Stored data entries
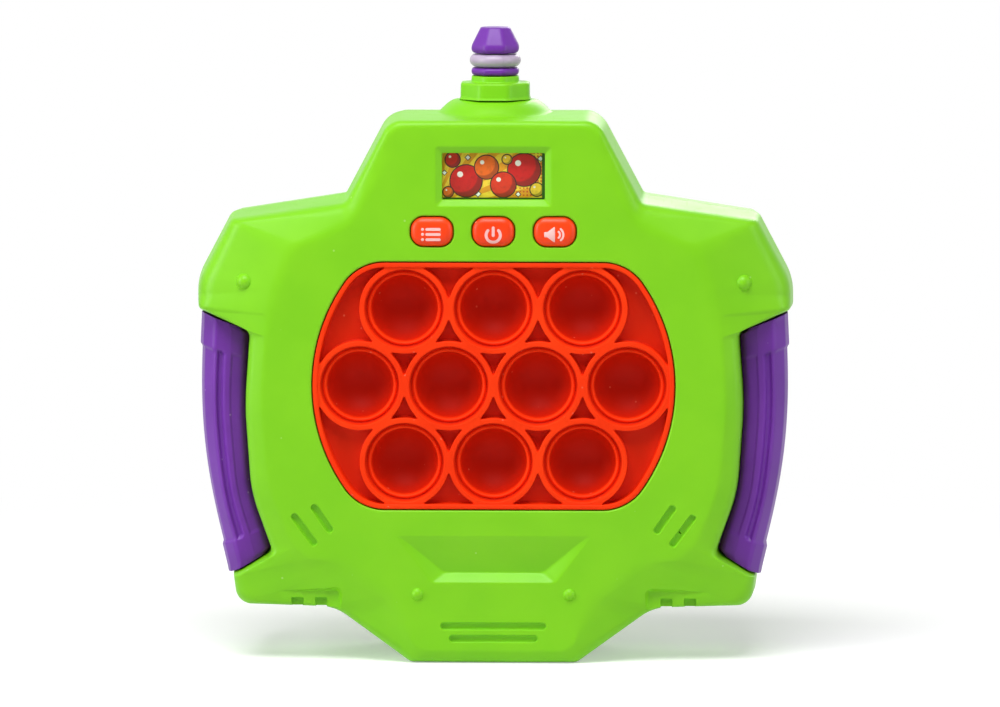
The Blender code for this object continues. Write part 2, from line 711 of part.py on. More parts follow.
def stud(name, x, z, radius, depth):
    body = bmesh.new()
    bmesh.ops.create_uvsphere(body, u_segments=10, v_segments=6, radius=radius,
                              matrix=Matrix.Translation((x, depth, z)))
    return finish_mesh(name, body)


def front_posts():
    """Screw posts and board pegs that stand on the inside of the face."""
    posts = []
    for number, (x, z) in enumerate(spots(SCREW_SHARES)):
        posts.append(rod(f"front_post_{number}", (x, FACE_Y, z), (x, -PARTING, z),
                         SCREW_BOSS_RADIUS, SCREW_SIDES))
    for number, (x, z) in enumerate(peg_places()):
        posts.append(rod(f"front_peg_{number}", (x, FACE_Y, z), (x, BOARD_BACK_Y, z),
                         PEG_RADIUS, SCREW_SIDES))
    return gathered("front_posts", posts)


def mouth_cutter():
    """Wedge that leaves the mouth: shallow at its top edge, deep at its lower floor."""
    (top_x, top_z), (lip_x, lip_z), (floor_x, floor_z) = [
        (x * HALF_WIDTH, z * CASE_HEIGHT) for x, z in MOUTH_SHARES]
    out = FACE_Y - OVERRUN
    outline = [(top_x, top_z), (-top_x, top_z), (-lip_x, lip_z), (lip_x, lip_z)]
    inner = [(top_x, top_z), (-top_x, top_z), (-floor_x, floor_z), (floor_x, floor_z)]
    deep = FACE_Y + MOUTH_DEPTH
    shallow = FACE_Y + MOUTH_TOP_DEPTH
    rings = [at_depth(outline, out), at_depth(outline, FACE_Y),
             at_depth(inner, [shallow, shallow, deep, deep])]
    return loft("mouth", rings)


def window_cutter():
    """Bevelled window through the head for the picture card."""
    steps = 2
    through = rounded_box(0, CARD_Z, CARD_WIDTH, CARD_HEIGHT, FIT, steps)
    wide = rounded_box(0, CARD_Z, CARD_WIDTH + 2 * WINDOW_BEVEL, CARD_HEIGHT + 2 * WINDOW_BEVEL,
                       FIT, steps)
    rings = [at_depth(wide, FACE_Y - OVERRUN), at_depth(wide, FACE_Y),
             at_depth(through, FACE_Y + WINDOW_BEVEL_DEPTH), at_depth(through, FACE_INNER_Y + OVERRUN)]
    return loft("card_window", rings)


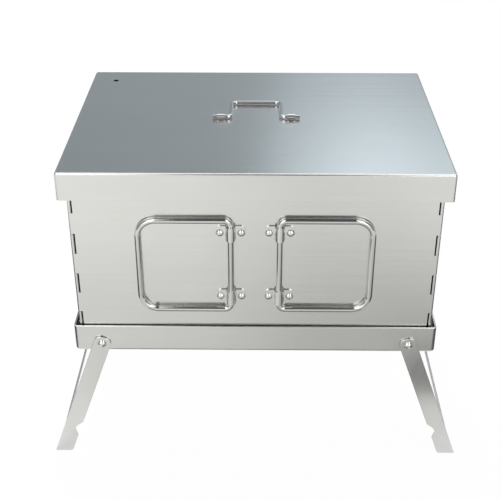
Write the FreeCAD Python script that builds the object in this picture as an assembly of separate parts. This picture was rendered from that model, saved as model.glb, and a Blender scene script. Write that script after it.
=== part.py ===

THE TASK → Give a word-for-word copy of the records.

COMPLETE ANSWER →
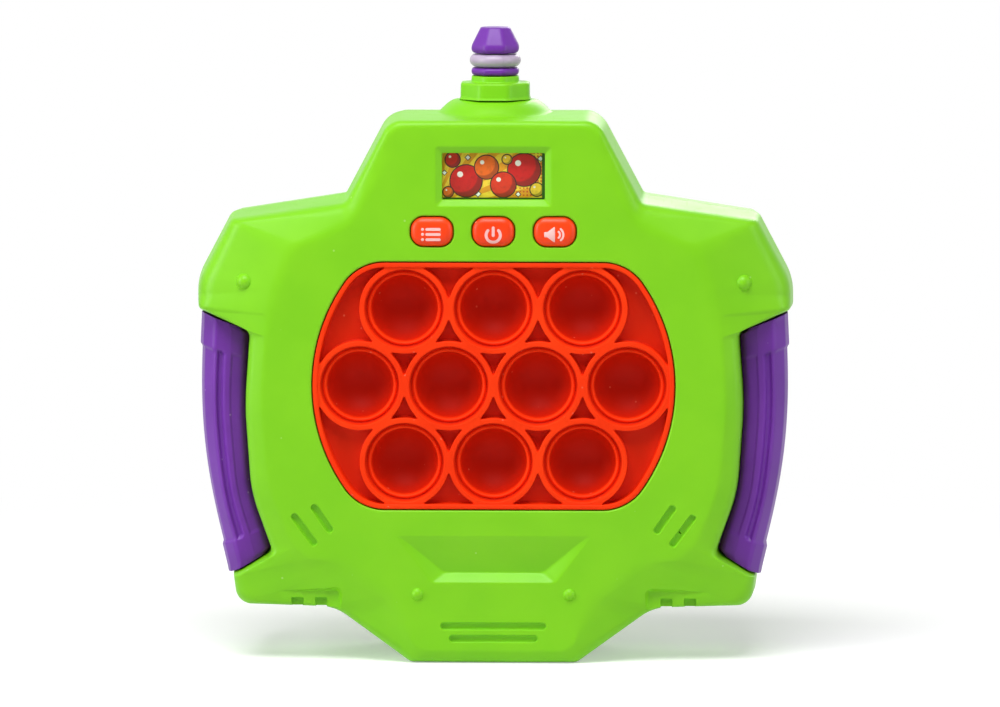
The Blender code for this object continues. Write part 2, from line 711 of part.py on. More parts follow.
def stud(name, x, z, radius, depth):
    body = bmesh.new()
    bmesh.ops.create_uvsphere(body, u_segments=10, v_segments=6, radius=radius,
                              matrix=Matrix.Translation((x, depth, z)))
    return finish_mesh(name, body)


def front_posts():
    """Screw posts and board pegs that stand on the inside of the face."""
    posts = []
    for number, (x, z) in enumerate(spots(SCREW_SHARES)):
        posts.append(rod(f"front_post_{number}", (x, FACE_Y, z), (x, -PARTING, z),
                         SCREW_BOSS_RADIUS, SCREW_SIDES))
    for number, (x, z) in enumerate(peg_places()):
        posts.append(rod(f"front_peg_{number}", (x, FACE_Y, z), (x, BOARD_BACK_Y, z),
                         PEG_RADIUS, SCREW_SIDES))
    return gathered("front_posts", posts)


def mouth_cutter():
    """Wedge that leaves the mouth: shallow at its top edge, deep at its lower floor."""
    (top_x, top_z), (lip_x, lip_z), (floor_x, floor_z) = [
        (x * HALF_WIDTH, z * CASE_HEIGHT) for x, z in MOUTH_SHARES]
    out = FACE_Y - OVERRUN
    outline = [(top_x, top_z), (-top_x, top_z), (-lip_x, lip_z), (lip_x, lip_z)]
    inner = [(top_x, top_z), (-top_x, top_z), (-floor_x, floor_z), (floor_x, floor_z)]
    deep = FACE_Y + MOUTH_DEPTH
    shallow = FACE_Y + MOUTH_TOP_DEPTH
    rings = [at_depth(outline, out), at_depth(outline, FACE_Y),
             at_depth(inner, [shallow, shallow, deep, deep])]
    return loft("mouth", rings)


def window_cutter():
    """Bevelled window through the head for the picture card."""
    steps = 2
    through = rounded_box(0, CARD_Z, CARD_WIDTH, CARD_HEIGHT, FIT, steps)
    wide = rounded_box(0, CARD_Z, CARD_WIDTH + 2 * WINDOW_BEVEL, CARD_HEIGHT + 2 * WINDOW_BEVEL,
                       FIT, steps)
    rings = [at_depth(wide, FACE_Y - OVERRUN), at_depth(wide, FACE_Y),
             at_depth(through, FACE_Y + WINDOW_BEVEL_DEPTH), at_depth(through, FACE_INNER_Y + OVERRUN)]
    return loft("card_window", rings)


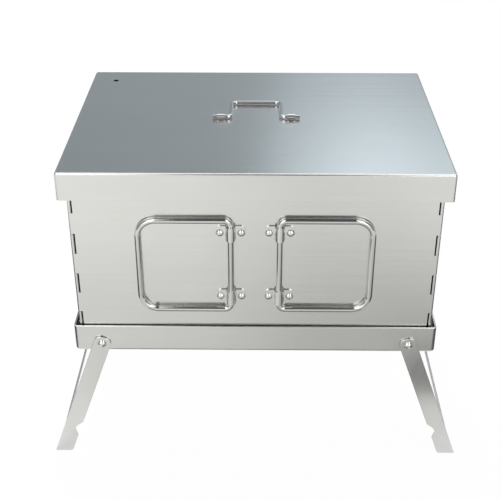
Write the FreeCAD Python script that builds the object in this picture as an assembly of separate parts. This picture was rendered from that model, saved as model.glb, and a Blender scene script. Write that script after it.
=== part.py ===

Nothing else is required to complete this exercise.